▶

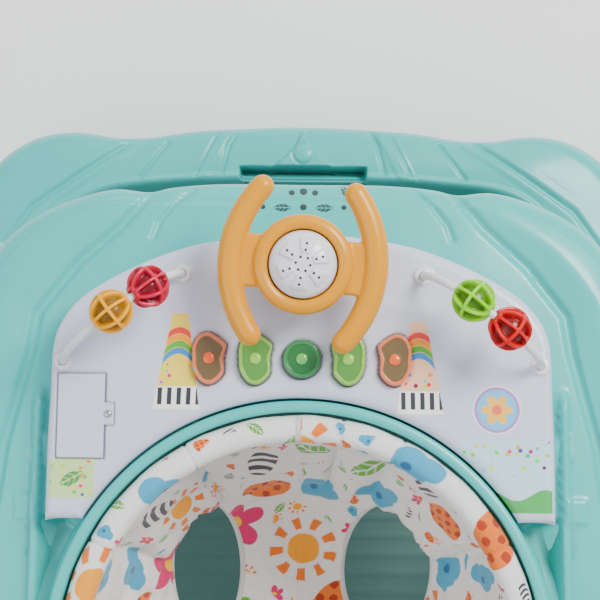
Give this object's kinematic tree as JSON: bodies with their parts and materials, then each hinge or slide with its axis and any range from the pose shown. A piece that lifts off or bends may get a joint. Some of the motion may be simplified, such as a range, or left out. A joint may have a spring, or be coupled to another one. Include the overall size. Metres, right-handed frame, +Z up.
{
  "type": "baby walker",
  "caption": "Folding baby walker: wheeled base with foot mat, crossed tube frame, play tray with steering wheel, buttons and bead wires, and a hanging fabric seat with leg holes.",
  "frame": {"origin": "centre of the overall footprint on the floor", "axes": "+Y to the walker's front, +X to the seated child's right, +Z up"},
  "size_m": [0.6538, 0.7218, 0.4905],
  "materials": {
    "teal_plastic": "semi-gloss moulded",
    "dark_teal_plastic": "matt ribbed",
    "black_plastic": "matt",
    "rubber": "matt",
    "white_plastic": "gloss",
    "white_wire": "gloss white coat",
    "painted_tube": "white powder coat",
    "steel": "satin",
    "console_white": "semi-gloss cool white",
    "cell_shell": "satin",
    "board_green": "matt",
    "yellow_plastic": "gloss",
    "pink_plastic": "gloss",
    "lime_plastic": "gloss",
    "red_plastic": "gloss",
    "orange_plastic": "gloss",
    "orange_lens": "translucent gloss",
    "lime_lens": "translucent gloss",
    "green_lens": "translucent gloss",
    "printed_fabric": "printed woven cloth"
  },
  "bodies": {
    "base": {"base_shell": "teal_plastic", "foot_mat": "dark_teal_plastic", "rear_bracket_left": "black_plastic", "rear_bracket_right": "black_plastic", "stopper_front": "rubber", "stopper_rear": "rubber"},
    "outer_frame": {"outer_frame": "painted_tube", "cross_rivet_left": "steel", "cross_rivet_right": "steel", "crossbar_roller_left": "black_plastic", "crossbar_roller_right": "black_plastic"},
    "inner_frame": {"inner_frame": "painted_tube", "slide_shoe_left": "black_plastic", "slide_shoe_right": "black_plastic"},
    "tray": {"tray_shell": "teal_plastic", "tray_bracket_left": "black_plastic", "tray_bracket_right": "black_plastic", "tray_rail_left": "black_plastic", "tray_rail_right": "black_plastic", "height_rack": "black_plastic", "console_body": "console_white", "console_base": "black_plastic", "battery_cover": "console_white", "battery_screw": "steel", "battery_cell_a": "cell_shell", "battery_cell_b": "cell_shell", "circuit_board": "board_green", "speaker": "black_plastic", "steering_column": "console_white", "speaker_dome": "console_white", "bead_wire_left": "white_wire", "bead_wire_right": "white_wire", "seat_sling": "printed_fabric", "seat_rim": "printed_fabric", "seat_back": "printed_fabric"},
    "fork_front_left": {"caster_fork_front_left": "black_plastic"},
    "wheel_front_left": {"caster_wheel_front_left": "white_plastic"},
    "fork_front_right": {"caster_fork_front_right": "black_plastic"},
    "wheel_front_right": {"caster_wheel_front_right": "white_plastic"},
    "fork_side_left": {"caster_fork_side_left": "black_plastic"},
    "wheel_side_left": {"caster_wheel_side_left": "white_plastic"},
    "fork_side_right": {"caster_fork_side_right": "black_plastic"},
    "wheel_side_right": {"caster_wheel_side_right": "white_plastic"},
    "fork_rear_left": {"caster_fork_rear_left": "black_plastic"},
    "wheel_rear_left": {"caster_wheel_rear_left": "white_plastic"},
    "fork_rear_right": {"caster_fork_rear_right": "black_plastic"},
    "wheel_rear_right": {"caster_wheel_rear_right": "white_plastic"},
    "release": {"height_release": "orange_plastic"},
    "steering": {"steering_wheel": "yellow_plastic"},
    "button_outer_left": {"button_outer_left": "orange_lens"},
    "button_inner_left": {"button_inner_left": "lime_lens"},
    "button_centre": {"button_centre": "green_lens"},
    "button_inner_right": {"button_inner_right": "lime_lens"},
    "button_outer_right": {"button_outer_right": "orange_lens"},
    "bead_left_outer": {"bead_left_outer": "yellow_plastic"},
    "bead_left_inner": {"bead_left_inner": "pink_plastic"},
    "bead_right_outer": {"bead_right_outer": "red_plastic"},
    "bead_right_inner": {"bead_right_inner": "lime_plastic"}
  },
  "joints": [
    {"name": "fold", "type": "hinge", "parent": "base", "child": "outer_frame", "pos_m": [0, -0.272, 0.07], "axis": [-1, 0, 0], "range_deg": [0, 30], "deforming": ["seat_sling"]},
    {"name": "cross", "type": "hinge", "parent": "outer_frame", "child": "inner_frame", "pos_m": [0, -0.08201, 0.215], "axis": [-1, 0, 0], "range_deg": [-60, 0]},
    {"name": "tray_level", "type": "hinge", "parent": "inner_frame", "child": "tray", "pos_m": [0, -0.272, 0.36], "axis": [-1, 0, 0], "range_deg": [0, 30]},
    {"name": "swivel_front_left", "type": "hinge", "parent": "base", "child": "fork_front_left", "pos_m": [-0.258, 0.292, 0.0435], "axis": [0, 0, 1], "continuous": true},
    {"name": "roll_front_left", "type": "hinge", "parent": "fork_front_left", "child": "wheel_front_left", "pos_m": [-0.258, 0.278, 0.018], "axis": [1, 0, 0], "continuous": true},
    {"name": "swivel_front_right", "type": "hinge", "parent": "base", "child": "fork_front_right", "pos_m": [0.258, 0.292, 0.0435], "axis": [0, 0, 1], "continuous": true},
    {"name": "roll_front_right", "type": "hinge", "parent": "fork_front_right", "child": "wheel_front_right", "pos_m": [0.258, 0.278, 0.018], "axis": [1, 0, 0], "continuous": true},
    {"name": "swivel_side_left", "type": "hinge", "parent": "base", "child": "fork_side_left", "pos_m": [-0.281, 0.01, 0.0435], "axis": [0, 0, 1], "continuous": true},
    {"name": "roll_side_left", "type": "hinge", "parent": "fork_side_left", "child": "wheel_side_left", "pos_m": [-0.281, -0.004, 0.018], "axis": [1, 0, 0], "continuous": true},
    {"name": "swivel_side_right", "type": "hinge", "parent": "base", "child": "fork_side_right", "pos_m": [0.281, 0.01, 0.0435], "axis": [0, 0, 1], "continuous": true},
    {"name": "roll_side_right", "type": "hinge", "parent": "fork_side_right", "child": "wheel_side_right", "pos_m": [0.281, -0.004, 0.018], "axis": [1, 0, 0], "continuous": true},
    {"name": "swivel_rear_left", "type": "hinge", "parent": "base", "child": "fork_rear_left", "pos_m": [-0.276, -0.3, 0.0435], "axis": [0, 0, 1], "continuous": true},
    {"name": "roll_rear_left", "type": "hinge", "parent": "fork_rear_left", "child": "wheel_rear_left", "pos_m": [-0.276, -0.314, 0.018], "axis": [1, 0, 0], "continuous": true},
    {"name": "swivel_rear_right", "type": "hinge", "parent": "base", "child": "fork_rear_right", "pos_m": [0.276, -0.3, 0.0435], "axis": [0, 0, 1], "continuous": true},
    {"name": "roll_rear_right", "type": "hinge", "parent": "fork_rear_right", "child": "wheel_rear_right", "pos_m": [0.276, -0.314, 0.018], "axis": [1, 0, 0], "continuous": true},
    {"name": "release_pull", "type": "slide", "parent": "tray", "child": "release", "axis": [0, 1, 0], "range_m": [0, 0.008], "stiffness_N_per_m": 500},
    {"name": "steer", "type": "hinge", "parent": "tray", "child": "steering", "pos_m": [0, 0.16543, 0.46501], "axis": [0, -0.1392, 0.9903], "continuous": true},
    {"name": "press_outer_left", "type": "slide", "parent": "tray", "child": "button_outer_left", "axis": [0, 0, -1], "range_m": [0, 0.002], "stiffness_N_per_m": 400},
    {"name": "press_inner_left", "type": "slide", "parent": "tray", "child": "button_inner_left", "axis": [0, 0, -1], "range_m": [0, 0.002], "stiffness_N_per_m": 400},
    {"name": "press_centre", "type": "slide", "parent": "tray", "child": "button_centre", "axis": [0, 0, -1], "range_m": [0, 0.002], "stiffness_N_per_m": 400},
    {"name": "press_inner_right", "type": "slide", "parent": "tray", "child": "button_inner_right", "axis": [0, 0, -1], "range_m": [0, 0.002], "stiffness_N_per_m": 400},
    {"name": "press_outer_right", "type": "slide", "parent": "tray", "child": "button_outer_right", "axis": [0, 0, -1], "range_m": [0, 0.002], "stiffness_N_per_m": 400},
    {"name": "slide_bead_left_outer", "type": "hinge", "parent": "tray", "child": "bead_left_outer", "pos_m": [-0.132, 0.131, 0.4208], "axis": [-0.6088, 0.7933, 0], "range_deg": [-56, 0]},
    {"name": "slide_bead_left_inner", "type": "hinge", "parent": "tray", "child": "bead_left_inner", "pos_m": [-0.132, 0.131, 0.4208], "axis": [-0.6088, 0.7933, 0], "range_deg": [0, 28]},
    {"name": "slide_bead_right_outer", "type": "hinge", "parent": "tray", "child": "bead_right_outer", "pos_m": [0.132, 0.131, 0.4208], "axis": [-0.6088, -0.7933, 0], "range_deg": [-40, 0]},
    {"name": "slide_bead_right_inner", "type": "hinge", "parent": "tray", "child": "bead_right_inner", "pos_m": [0.132, 0.131, 0.4208], "axis": [-0.6088, -0.7933, 0], "range_deg": [0, 44]}
  ],
  "couplings": [
    {"joint": "cross", "follows": "fold", "ratio": -2},
    {"joint": "tray_level", "follows": "fold", "ratio": 1}
  ]
}
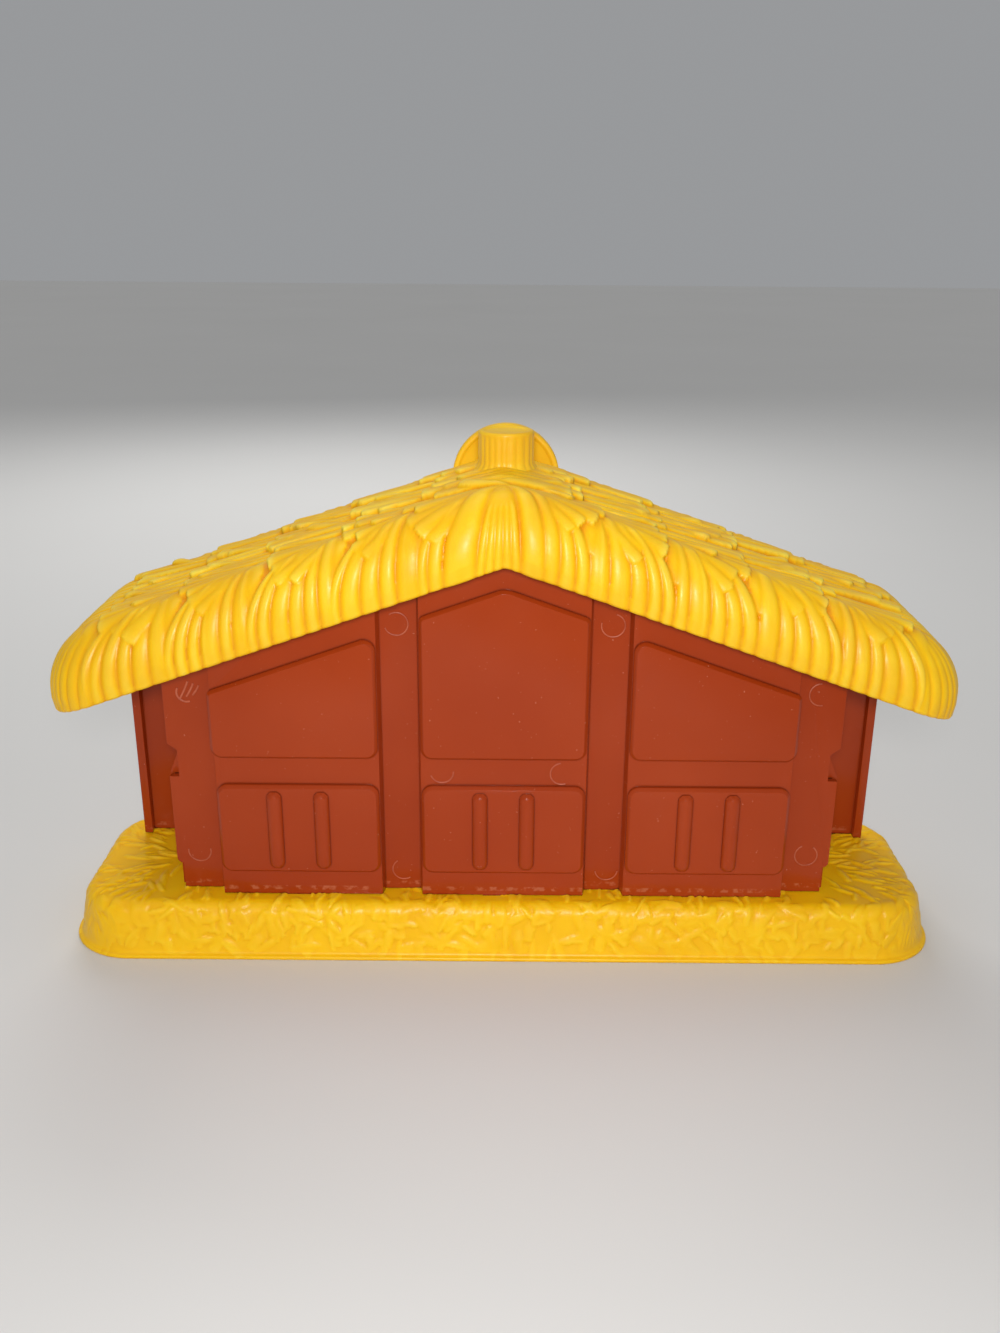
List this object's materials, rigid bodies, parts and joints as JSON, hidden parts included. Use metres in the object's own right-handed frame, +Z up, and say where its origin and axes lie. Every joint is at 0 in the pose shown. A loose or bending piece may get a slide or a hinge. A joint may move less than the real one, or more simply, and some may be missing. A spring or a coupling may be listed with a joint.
{
  "type": "toy nativity stable",
  "caption": "Toy stable with a moulded thatch gable roof, a bayed back wall, an open front and a straw base, with a round peg on the ridge for a toy figure.",
  "frame": {"origin": "centre of the bounding box's bottom, on the table under the middle of the base", "axes": "+Z up, +X along the stable's length, +Y towards the open front; the closed back wall faces -Y"},
  "size_m": [0.275, 0.076, 0.1572],
  "materials": {
    "straw_plastic": "glossy moulded polypropylene",
    "thatch_plastic": "glossy moulded polypropylene",
    "brown_plastic": "semi-gloss moulded polypropylene",
    "screw_steel": "zinc plated"
  },
  "bodies": {
    "root": {"base": "straw_plastic", "back_wall": "brown_plastic", "left_side_wall": "brown_plastic", "right_side_wall": "brown_plastic", "roof": "thatch_plastic", "base_screws": "screw_steel", "roof_screws": "screw_steel"}
  },
  "joints": []
}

◀

### What you should do
Exact repetition is required for the lines from the one that contains "List this object's" through the final line; leave out everything else.

### Answer to the task
List this object's materials, rigid bodies, parts and joints as JSON, hidden parts included. Use metres in the object's own right-handed frame, +Z up, and say where its origin and axes lie. Every joint is at 0 in the pose shown. A loose or bending piece may get a slide or a hinge. A joint may move less than the real one, or more simply, and some may be missing. A spring or a coupling may be listed with a joint.
{
  "type": "toy nativity stable",
  "caption": "Toy stable with a moulded thatch gable roof, a bayed back wall, an open front and a straw base, with a round peg on the ridge for a toy figure.",
  "frame": {"origin": "centre of the bounding box's bottom, on the table under the middle of the base", "axes": "+Z up, +X along the stable's length, +Y towards the open front; the closed back wall faces -Y"},
  "size_m": [0.275, 0.076, 0.1572],
  "materials": {
    "straw_plastic": "glossy moulded polypropylene",
    "thatch_plastic": "glossy moulded polypropylene",
    "brown_plastic": "semi-gloss moulded polypropylene",
    "screw_steel": "zinc plated"
  },
  "bodies": {
    "root": {"base": "straw_plastic", "back_wall": "brown_plastic", "left_side_wall": "brown_plastic", "right_side_wall": "brown_plastic", "roof": "thatch_plastic", "base_screws": "screw_steel", "roof_screws": "screw_steel"}
  },
  "joints": []
}